When Sri Lanka's men were about to begin their first innings in Durban, there was a sense that something unusual was happening. It was happening in many little ways. It was happening in some difficult big ones.
On the smaller end of the scale, Sri Lanka had sent the Test specialists to Durban two weeks early. Someone in the coaching staff, or perhaps at the High Performance Centre, had noticed this golden chance to get the guys acclimatised and facing hundreds of balls on bouncy South African pitches ahead of schedule. Emails were sent. Meetings were called. Managers were looped in. Operational staff booked flights, hotels, transport.
Yet more stones were being turned, and bright ideas had. Neil McKenzie, a dour South Africa batter who could stroke his metaphorical beard and call upon timeless South Africa batting wisdom, was hired as consultant. When the ODI team took an unassailable 2-0 lead in a three-match series against New Zealand, Sri Lanka immediately released four Test players from that squad to give these players an extra day to recover from white-ball labours.
In the medium term, they'd won five Tests this year. Three of those wins had come away from home. One of those victories had featured a four-man seam attack, and only four overs of spin - remarkable for a Sri Lanka side of any era.
Their broader achievements are even more impressive. Since 2018, a National Super League domestic competition had significantly improved the standard of cricket at the first-class level. To raise that tournament up, a group of Sri Lanka's former players, and administrators, had had to wrangle the support of a fractious club system, solve substantial facilities-related dilemmas, and work out quibbles such as player transfers.
Improvements such as this have led to 2024's advances, and why Sri Lanka now have a pace battery, for example, that can deck an opposition in two sessions. It is improvements such as this that have inspired in fans the sense that for once Sri Lankan cricket is doing that thing it almost never does: systematically building to something.
When South Africa were all out for 191, you could almost see the path to the World Test Championship final. A decent lead. A good second innings. Sri Lanka being regarded as one of the best teams in the world again.
But not if Sri Lanka's batters were to have anything to do with it. In 13.5 overs of witheringly poor judgement, they crashed like they've never crashed before. They hit the snooze button on destiny.
So much of this innings was an affront. It was an affront to all wisdom of batting on spicy pitches - wisdom accrued over hundreds of years. "Play close to the body when the ball is moving off the surface", say the batting manuals. "Wait till the ball gets older before venturing the big shots." Here, instead, Sri Lanka were pushing out to feel ball on bat, driving at deliveries that were both seaming and bouncing, and poking like a drunk camper at a bear.
From among the top seven Pathum Nissanka, Kamindu Mendis, and Dhananjaya de Silva all got out to balls they could have left. Angelo Mathews steered a ball well outside off stump beautifully to second slip. It's not as if they had been pinned. It's not as if they'd hunkered down, defended, shown fight, and only then run out of patience and fight. The longest of these innings lasted 20 balls.

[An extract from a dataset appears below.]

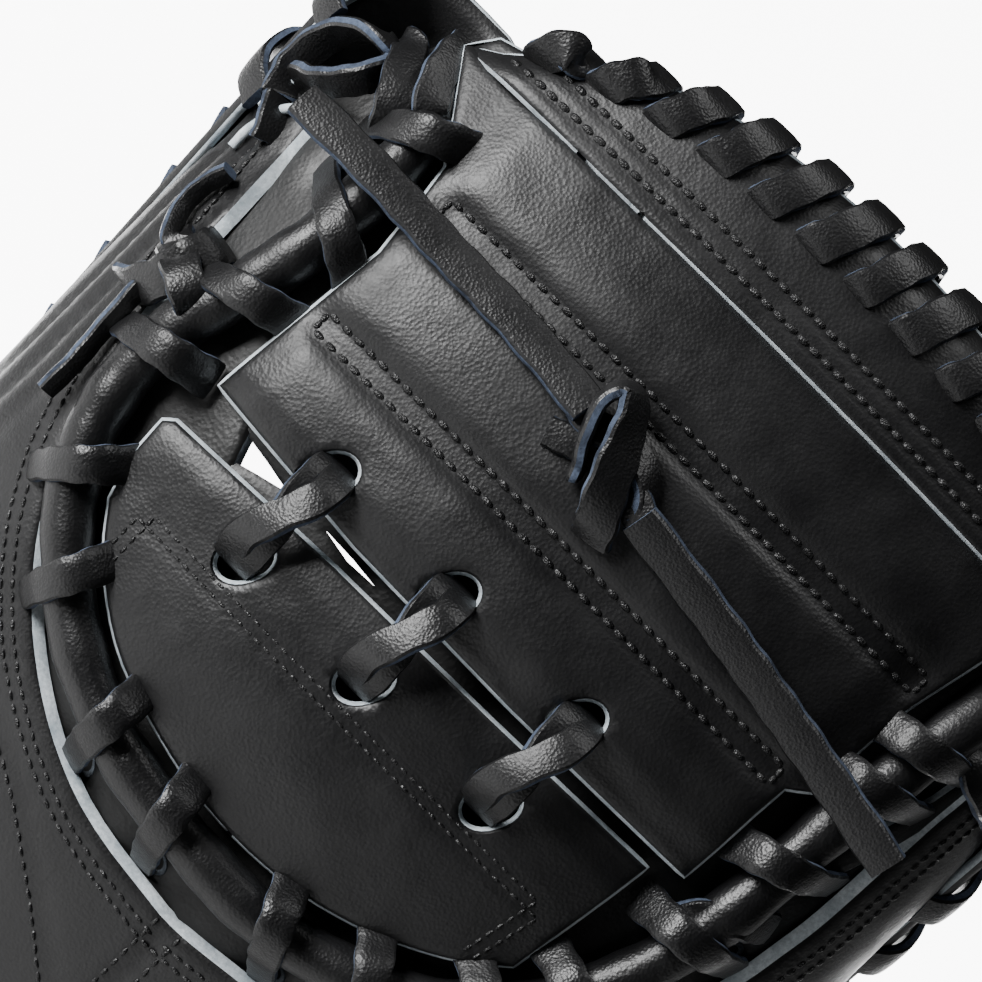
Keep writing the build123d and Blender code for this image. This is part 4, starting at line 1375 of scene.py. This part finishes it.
knot_routes = [
    ([(-5.2, 10.5, -5.0, (-1, 0.2, 0.3)), (-6.6, 12.6, -6.6, (-1, -0.2, 0.2)),
      (-8.3, 15.4, -8.0, (-1, 0.0, 0.15)), (-9.9, 19.8, -8.8, (-1, 0.4, 0.15)),
      (-9.3, 23.0, -9.0, (-0.5, 1, 0.2)), (-7.2, 23.8, -9.2, (0.3, 1, 0.4)),
      (-5.2, 21.2, -9.8, (0.8, 0.6, 0.8)), (-3.0, 16.8, -10.0, (0.5, 0.2, 1)),
      (-0.6, 11.6, -9.4, (0.3, 0.0, 1)), (1.7, 7.4, -7.2, (0.1, -0.5, 0.9)),
      (2.8, 5.2, -4.8, (0, -0.9, 0.5))], 6.4),
    ([(-11.5, 17.4, -5.6, (0, 0.4, 1)), (-8.6, 17.0, -6.0, (0, 0.3, 1)),
      (-4.4, 17.8, -6.4, (0.1, 0.4, 1)), (0.6, 17.6, -6.8, (0.4, 0.5, 0.8)),
      (4.4, 14.4, -6.4, (0.9, 0.3, 0.5)), (5.4, 11.6, -5.4, (0.9, -0.1, 0.5))], 5.0),
    ([(-5.0, 14.0, -5.0, (0, 0, 1)), (-9.0, 12.9, -5.2, (0, 0, 1)), (-12.4, 11.8, -4.9, (0.1, -0.1, 1))],
     4.6),
    ([(-2.0, 14.6, -5.6, (0.1, 0, 1)), (2.0, 13.6, -6.8, (0, -0.2, 1)),
      (6.5, 11.9, -7.3, (0.1, -0.4, 1))], 5.4),
]
web_knot = laces("web_knot_lace", knot_routes, 2.2)
on_half(web_knot, "finger_half", "black_rawhide_lace", "web_knot")
on_half(upper_lace, "finger_half", "black_rawhide_lace", "web_lace_upper_tail")
on_half(lower_lace, "finger_half", "black_rawhide_lace", "web_lace_lower_tail")


# ---------------------------------------------------------------------------
# Wrist strap: a hide strap sewn at the thumb side and closed with hook and
# loop on the finger side, with a pad of fleece under it.
# ---------------------------------------------------------------------------


def level_ring(left, right, low, high):
    """A loop on the back's skin between two levels, from left to right."""
    ring = [flat_from_level(BACK, left + (right - left) * i / 16, low) for i in range(17)]
    return ring + [flat_from_level(BACK, right + (left - right) * i / 16, high) for i in range(17)]


def strap_side(s, t):
    """The strap's grain side, outside the back."""
    return -4.2 + 0.25 * ripple(s, t, 16.0, 2.5)


# fleece with a short pile
pile = fibrous("black_fleece", "#101011", "#2c2c2e", scale=500.0, depth=1.0)
# woven nylon hook tape
tape = fibrous("woven_hook_tape", "#0c0c0d", "#232325", scale=1100.0, depth=1.0)
strap = hide_panel(
    "wrist_strap_hide", spread_loop(level_ring(-64.0, 60.0, 20.0, 50.0), 1.6), [], skin, strap_side,
    thick=2.4, step=2.0, materials=CUT_HIDE,
)
inner_ring = level_ring(-61.5, 57.5, 22.5, 47.5)
strap_rows = stitch_places(inner_ring + inner_ring[:1], skin, strap_side, pitch=2.5)
strap_seams = repeat_piece(
    "wrist_strap_stitching", strap_rows, stitch_shape(length=2.0 * MM, width=0.8 * MM), thread,
)
fleece = hide_panel(
    "wrist_fleece_pad", spread_loop(level_ring(-27.0, 27.0, 22.0, 48.0), 1.6), [], skin,
    lambda s, t: -1.5 + 0.5 * ripple(s, t, 4.0, 2.5), thick=3.8, step=1.8, materials=[pile] * 3, flare=0.0,
)
on_half(strap, "strap", "black_leather", "wrist_strap")
on_half(strap_seams, "strap", "black_leather")
on_half(fleece, "strap", "fleece", "wrist_fleece")

# ---------------------------------------------------------------------------
# Patch, finger loops and dividers: hook tape sewn to the finger back, two
# loops of lace hide, and lining hide between the fingers. The solids as drawn.
# ---------------------------------------------------------------------------
for name, finish in (("strap_patch", tape), ("little_finger_loop", lace_hide), ("thumb_loop", lace_hide),
                     ("finger_stall_dividers", lining_hide), ("thumb_stall_dividers", lining_hide)):
    shown = bpy.data.objects[name]
    shown.data.materials.clear()
    shown.data.materials.append(finish)

# ---------------------------------------------------------------------------
# Light and floor: a white studio, with a broad soft light high on the left and
# a lit white plane behind the mitt that whitens the ground of the main view.
# ---------------------------------------------------------------------------


def soft_light(name, place, aim_at, size, power):
    """An area light that looks at a point."""
    data = bpy.data.lights.new(name, "AREA")
    data.shape, data.size, data.energy = "RECTANGLE", size[0], power
    data.size_y = size[1]
    light = bpy.data.objects.new(name, data)
    bpy.context.scene.collection.objects.link(light)
    light.location = place
    light.rotation_euler = (aim_at - place).to_track_quat("-Z", "Y").to_euler()


for name, rise, side, out, size, power in (
    ("key", 0.55, -0.35, 0.45, (0.45, 0.3), 17), ("rim", 0.45, 0.55, 0.15, (0.4, 0.25), 2.0),
    ("fill", -0.7, -0.3, 0.8, (0.8, 0.8), 0.5),
):
    soft_light(name, WEB_ORIGIN + up * rise + right * side + WEB_NORMAL * out, WEB_ORIGIN, size, power)
world = bpy.data.worlds.new("studio")
world.use_nodes = True
world.node_tree.nodes["Background"].inputs["Color"].default_value = (1, 1, 1, 1)
world.node_tree.nodes["Background"].inputs["Strength"].default_value = 0.02
bpy.context.scene.world = world



def studio_plane(name, wide, near, far, height, finish):
    """A level plane, and its material's shader."""
    paint, _, shader, _ = new_material(finish)
    mesh = bpy.data.meshes.new(name)
    corners = [(-wide, near, height), (wide, near, height), (wide, far, height), (-wide, far, height)]
    mesh.from_pydata(corners, [], [(0, 1, 2, 3)])
    mesh.materials.append(paint)
    plane = bpy.data.objects.new(name, mesh)
    bpy.context.scene.collection.objects.link(plane)
    return shader


floor_shader = studio_plane("floor", 6, -6, 6, 0, "white_studio_floor")
floor_shader.inputs["Base Color"].default_value = (0.92, 0.92, 0.92, 1)
floor_shader.inputs["Roughness"].default_value = 0.8
sweep_shader = studio_plane("white_sweep", 0.27, 0.13, 1, 0.001, "lit_white_sweep")
sweep_shader.inputs["Emission Color"].default_value = (1, 1, 1, 1)
sweep_shader.inputs["Emission Strength"].default_value = 9.0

The tail, taking cues from the top order, went down in a hail of big shots themselves. At one point in the innings, it felt as if Sri Lanka had decided they were only going to play shots that sent the ball in the general direction of the slip cordon.
This 42 not out was not just record-making in its incompetence, but looks like it will define this match, and has the potential to define the series. It's like Sri Lanka had built the rocket that would take them to the moon, and on morning of the launch, the chief astronaut got his arm permanently stuck in a vending machine. It's like they'd just finished replanting an entire forest, then lit up a cigar and set the whole thing ablaze. They'd studied all term and prepared meticulously, and on the day of the exam, got drunk and fell down some stairs.
If this 42 all out was the result of Sri Lanka's batters getting a little ahead of themselves, then it was a reminder to fans that they shouldn't either. There is a sense that although so many things in Sri Lanka have changed over the last three years, Sri Lanka batters can still unite the nation in bringing palms to faces.
In 78 minutes of madness, Sri Lanka's batters went some way to undoing so much of what they had worked towards.